Do this
Repeat the lines that follow, leaving nothing out.
### Recorded data ###
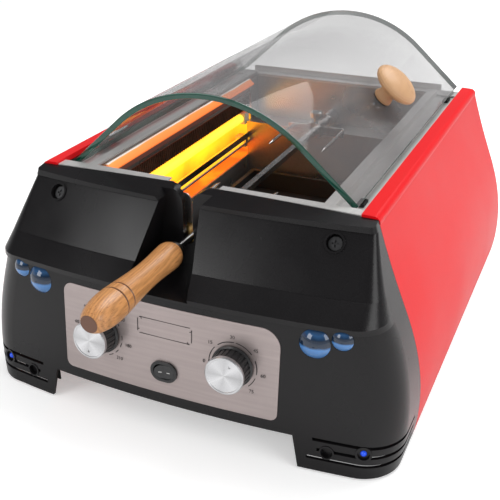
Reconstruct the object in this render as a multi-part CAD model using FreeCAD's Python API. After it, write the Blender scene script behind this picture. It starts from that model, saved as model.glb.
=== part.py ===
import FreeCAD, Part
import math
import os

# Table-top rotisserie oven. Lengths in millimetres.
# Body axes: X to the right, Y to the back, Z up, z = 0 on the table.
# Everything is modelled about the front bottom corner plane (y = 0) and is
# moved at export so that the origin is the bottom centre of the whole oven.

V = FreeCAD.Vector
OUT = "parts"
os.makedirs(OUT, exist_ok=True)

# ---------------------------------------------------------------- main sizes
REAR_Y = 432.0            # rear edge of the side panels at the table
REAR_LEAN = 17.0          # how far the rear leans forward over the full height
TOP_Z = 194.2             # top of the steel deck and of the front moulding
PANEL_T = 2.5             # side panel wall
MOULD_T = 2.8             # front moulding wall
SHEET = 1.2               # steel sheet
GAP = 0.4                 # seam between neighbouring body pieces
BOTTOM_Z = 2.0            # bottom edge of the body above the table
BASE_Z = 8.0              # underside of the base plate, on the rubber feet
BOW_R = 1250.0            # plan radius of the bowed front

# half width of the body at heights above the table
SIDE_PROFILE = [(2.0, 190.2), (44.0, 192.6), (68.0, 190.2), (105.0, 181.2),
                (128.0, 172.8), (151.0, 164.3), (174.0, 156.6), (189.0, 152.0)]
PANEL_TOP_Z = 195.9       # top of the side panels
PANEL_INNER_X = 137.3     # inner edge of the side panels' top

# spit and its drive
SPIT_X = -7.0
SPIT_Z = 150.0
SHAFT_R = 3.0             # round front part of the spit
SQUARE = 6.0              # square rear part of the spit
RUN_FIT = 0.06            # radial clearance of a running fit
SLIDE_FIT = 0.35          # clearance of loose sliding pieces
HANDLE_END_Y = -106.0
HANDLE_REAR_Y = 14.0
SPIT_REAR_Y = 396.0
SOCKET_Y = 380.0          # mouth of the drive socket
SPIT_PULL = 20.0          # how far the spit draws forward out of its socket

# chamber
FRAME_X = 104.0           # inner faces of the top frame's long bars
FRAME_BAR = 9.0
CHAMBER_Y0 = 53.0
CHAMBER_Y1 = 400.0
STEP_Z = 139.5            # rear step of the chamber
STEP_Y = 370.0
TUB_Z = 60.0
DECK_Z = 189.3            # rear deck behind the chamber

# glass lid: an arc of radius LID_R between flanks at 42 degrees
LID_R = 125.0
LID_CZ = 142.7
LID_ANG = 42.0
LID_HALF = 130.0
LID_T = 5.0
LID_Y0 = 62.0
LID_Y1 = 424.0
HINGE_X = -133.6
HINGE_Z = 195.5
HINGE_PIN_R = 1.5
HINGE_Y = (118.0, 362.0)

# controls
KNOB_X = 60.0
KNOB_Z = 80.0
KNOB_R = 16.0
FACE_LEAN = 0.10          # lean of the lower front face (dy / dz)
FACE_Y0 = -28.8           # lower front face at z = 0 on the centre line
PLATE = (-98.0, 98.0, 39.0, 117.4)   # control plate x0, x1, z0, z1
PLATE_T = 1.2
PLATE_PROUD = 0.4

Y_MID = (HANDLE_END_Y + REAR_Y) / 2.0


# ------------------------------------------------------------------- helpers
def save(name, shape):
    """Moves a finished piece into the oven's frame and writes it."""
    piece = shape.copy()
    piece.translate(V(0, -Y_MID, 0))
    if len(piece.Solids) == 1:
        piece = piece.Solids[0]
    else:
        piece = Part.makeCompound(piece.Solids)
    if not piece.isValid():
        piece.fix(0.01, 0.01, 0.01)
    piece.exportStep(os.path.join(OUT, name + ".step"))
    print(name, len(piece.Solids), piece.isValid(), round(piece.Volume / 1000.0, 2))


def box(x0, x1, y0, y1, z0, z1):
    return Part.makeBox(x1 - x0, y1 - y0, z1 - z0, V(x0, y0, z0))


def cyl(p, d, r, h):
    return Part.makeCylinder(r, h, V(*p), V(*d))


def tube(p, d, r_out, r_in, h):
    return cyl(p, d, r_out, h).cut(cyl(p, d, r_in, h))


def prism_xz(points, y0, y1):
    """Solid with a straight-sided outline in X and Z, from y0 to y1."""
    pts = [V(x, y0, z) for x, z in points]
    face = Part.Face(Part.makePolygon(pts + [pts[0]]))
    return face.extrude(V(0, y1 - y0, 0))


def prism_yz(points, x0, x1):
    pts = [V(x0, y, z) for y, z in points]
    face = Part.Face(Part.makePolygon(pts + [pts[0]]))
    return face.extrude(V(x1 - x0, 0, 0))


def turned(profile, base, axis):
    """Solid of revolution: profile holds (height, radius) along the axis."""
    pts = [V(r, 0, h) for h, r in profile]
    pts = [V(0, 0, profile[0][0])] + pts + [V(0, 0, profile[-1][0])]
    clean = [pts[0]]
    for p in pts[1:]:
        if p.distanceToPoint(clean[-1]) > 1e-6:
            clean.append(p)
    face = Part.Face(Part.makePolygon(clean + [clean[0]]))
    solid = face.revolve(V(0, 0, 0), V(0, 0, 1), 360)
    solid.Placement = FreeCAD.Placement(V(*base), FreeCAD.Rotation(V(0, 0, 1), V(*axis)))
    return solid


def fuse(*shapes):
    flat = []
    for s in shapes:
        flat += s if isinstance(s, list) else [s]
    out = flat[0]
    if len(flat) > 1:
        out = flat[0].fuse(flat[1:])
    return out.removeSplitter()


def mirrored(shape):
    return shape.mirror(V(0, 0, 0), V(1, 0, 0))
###
Solution to the exercise
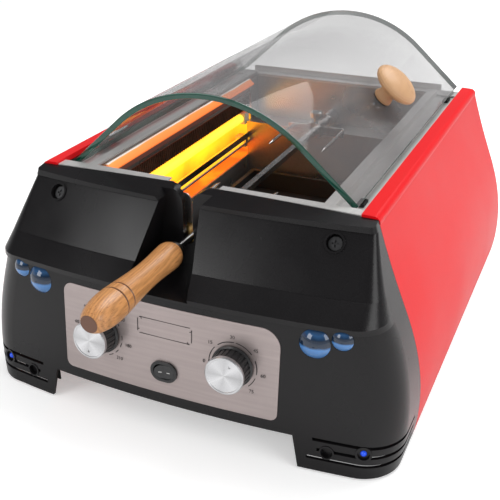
Reconstruct the object in this render as a multi-part CAD model using FreeCAD's Python API. After it, write the Blender scene script behind this picture. It starts from that model, saved as model.glb.
=== part.py ===
import FreeCAD, Part
import math
import os

# Table-top rotisserie oven. Lengths in millimetres.
# Body axes: X to the right, Y to the back, Z up, z = 0 on the table.
# Everything is modelled about the front bottom corner plane (y = 0) and is
# moved at export so that the origin is the bottom centre of the whole oven.

V = FreeCAD.Vector
OUT = "parts"
os.makedirs(OUT, exist_ok=True)

# ---------------------------------------------------------------- main sizes
REAR_Y = 432.0            # rear edge of the side panels at the table
REAR_LEAN = 17.0          # how far the rear leans forward over the full height
TOP_Z = 194.2             # top of the steel deck and of the front moulding
PANEL_T = 2.5             # side panel wall
MOULD_T = 2.8             # front moulding wall
SHEET = 1.2               # steel sheet
GAP = 0.4                 # seam between neighbouring body pieces
BOTTOM_Z = 2.0            # bottom edge of the body above the table
BASE_Z = 8.0              # underside of the base plate, on the rubber feet
BOW_R = 1250.0            # plan radius of the bowed front

# half width of the body at heights above the table
SIDE_PROFILE = [(2.0, 190.2), (44.0, 192.6), (68.0, 190.2), (105.0, 181.2),
                (128.0, 172.8), (151.0, 164.3), (174.0, 156.6), (189.0, 152.0)]
PANEL_TOP_Z = 195.9       # top of the side panels
PANEL_INNER_X = 137.3     # inner edge of the side panels' top

# spit and its drive
SPIT_X = -7.0
SPIT_Z = 150.0
SHAFT_R = 3.0             # round front part of the spit
SQUARE = 6.0              # square rear part of the spit
RUN_FIT = 0.06            # radial clearance of a running fit
SLIDE_FIT = 0.35          # clearance of loose sliding pieces
HANDLE_END_Y = -106.0
HANDLE_REAR_Y = 14.0
SPIT_REAR_Y = 396.0
SOCKET_Y = 380.0          # mouth of the drive socket
SPIT_PULL = 20.0          # how far the spit draws forward out of its socket

# chamber
FRAME_X = 104.0           # inner faces of the top frame's long bars
FRAME_BAR = 9.0
CHAMBER_Y0 = 53.0
CHAMBER_Y1 = 400.0
STEP_Z = 139.5            # rear step of the chamber
STEP_Y = 370.0
TUB_Z = 60.0
DECK_Z = 189.3            # rear deck behind the chamber

# glass lid: an arc of radius LID_R between flanks at 42 degrees
LID_R = 125.0
LID_CZ = 142.7
LID_ANG = 42.0
LID_HALF = 130.0
LID_T = 5.0
LID_Y0 = 62.0
LID_Y1 = 424.0
HINGE_X = -133.6
HINGE_Z = 195.5
HINGE_PIN_R = 1.5
HINGE_Y = (118.0, 362.0)

# controls
KNOB_X = 60.0
KNOB_Z = 80.0
KNOB_R = 16.0
FACE_LEAN = 0.10          # lean of the lower front face (dy / dz)
FACE_Y0 = -28.8           # lower front face at z = 0 on the centre line
PLATE = (-98.0, 98.0, 39.0, 117.4)   # control plate x0, x1, z0, z1
PLATE_T = 1.2
PLATE_PROUD = 0.4

Y_MID = (HANDLE_END_Y + REAR_Y) / 2.0


# ------------------------------------------------------------------- helpers
def save(name, shape):
    """Moves a finished piece into the oven's frame and writes it."""
    piece = shape.copy()
    piece.translate(V(0, -Y_MID, 0))
    if len(piece.Solids) == 1:
        piece = piece.Solids[0]
    else:
        piece = Part.makeCompound(piece.Solids)
    if not piece.isValid():
        piece.fix(0.01, 0.01, 0.01)
    piece.exportStep(os.path.join(OUT, name + ".step"))
    print(name, len(piece.Solids), piece.isValid(), round(piece.Volume / 1000.0, 2))


def box(x0, x1, y0, y1, z0, z1):
    return Part.makeBox(x1 - x0, y1 - y0, z1 - z0, V(x0, y0, z0))


def cyl(p, d, r, h):
    return Part.makeCylinder(r, h, V(*p), V(*d))


def tube(p, d, r_out, r_in, h):
    return cyl(p, d, r_out, h).cut(cyl(p, d, r_in, h))


def prism_xz(points, y0, y1):
    """Solid with a straight-sided outline in X and Z, from y0 to y1."""
    pts = [V(x, y0, z) for x, z in points]
    face = Part.Face(Part.makePolygon(pts + [pts[0]]))
    return face.extrude(V(0, y1 - y0, 0))


def prism_yz(points, x0, x1):
    pts = [V(x0, y, z) for y, z in points]
    face = Part.Face(Part.makePolygon(pts + [pts[0]]))
    return face.extrude(V(x1 - x0, 0, 0))


def turned(profile, base, axis):
    """Solid of revolution: profile holds (height, radius) along the axis."""
    pts = [V(r, 0, h) for h, r in profile]
    pts = [V(0, 0, profile[0][0])] + pts + [V(0, 0, profile[-1][0])]
    clean = [pts[0]]
    for p in pts[1:]:
        if p.distanceToPoint(clean[-1]) > 1e-6:
            clean.append(p)
    face = Part.Face(Part.makePolygon(clean + [clean[0]]))
    solid = face.revolve(V(0, 0, 0), V(0, 0, 1), 360)
    solid.Placement = FreeCAD.Placement(V(*base), FreeCAD.Rotation(V(0, 0, 1), V(*axis)))
    return solid


def fuse(*shapes):
    flat = []
    for s in shapes:
        flat += s if isinstance(s, list) else [s]
    out = flat[0]
    if len(flat) > 1:
        out = flat[0].fuse(flat[1:])
    return out.removeSplitter()


def mirrored(shape):
    return shape.mirror(V(0, 0, 0), V(1, 0, 0))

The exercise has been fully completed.